Eksperyment wykazał, że szybkość, z jaką z chemicznej „zupy” można wyodrębnić użyteczne informacje, wynosiła około 100 bitów na sekundę, co jest wartością znacznie wyższą od dwóch bitów rocznie, które — jak sądzono — były potrzebne do budowy podstawowych komórek.
Chociaż model Endresa wykazał, że życie mogło powstać samoistnie miliardy lat temu, to i tak zajęłoby około 500 milionów lat, zanim proces ten wytworzyłby wystarczającą liczbę organicznych elementów budulcowych do utworzenia złożonych komórek.

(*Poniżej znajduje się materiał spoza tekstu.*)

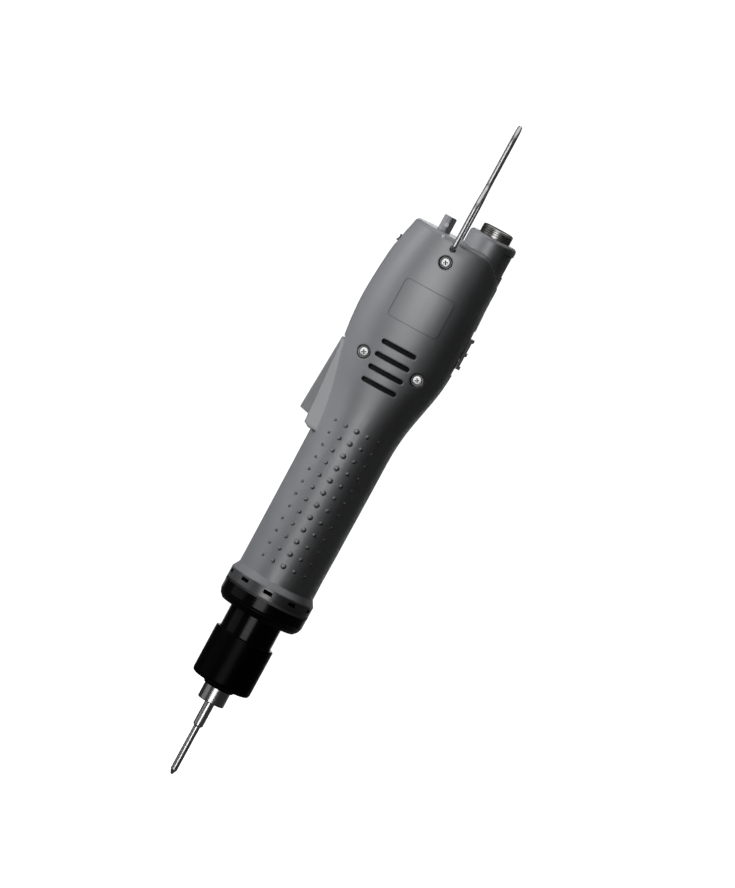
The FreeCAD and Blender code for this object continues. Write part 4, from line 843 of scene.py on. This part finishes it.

Autor badania argumentował, że prawdopodobieństwo, iż taki losowy proces utrzymałby się tak spójnie w tym okresie bez żadnej zewnętrznej pomocy, było niezwykle małe.
Inne teorie dotyczące powstania życia na Ziemi skupiały się na fakcie, że związki niezbędne do życia organicznego osadzały się na Ziemi w wyniku przypadkowych zderzeń meteorytów i uderzeń piorunów, dzięki czemu zyskiwały energię do tworzenia nowych organizmów – przypomina Daily Mail.
Tymczasem niektórzy naukowcy twierdzą, że do powstania życia na planecie nie były potrzebne tysiące potężnych piorunów ani meteorytów.
Naukowcy ze Stanford University wysnuli teorię, że maleńkie iskry „mikrowyładowań” powstające w wyniku uderzania kropelek wody o brzeg generują energię elektryczną potrzebną do wymieszania się z cząsteczkami organicznymi we wczesnej atmosferze.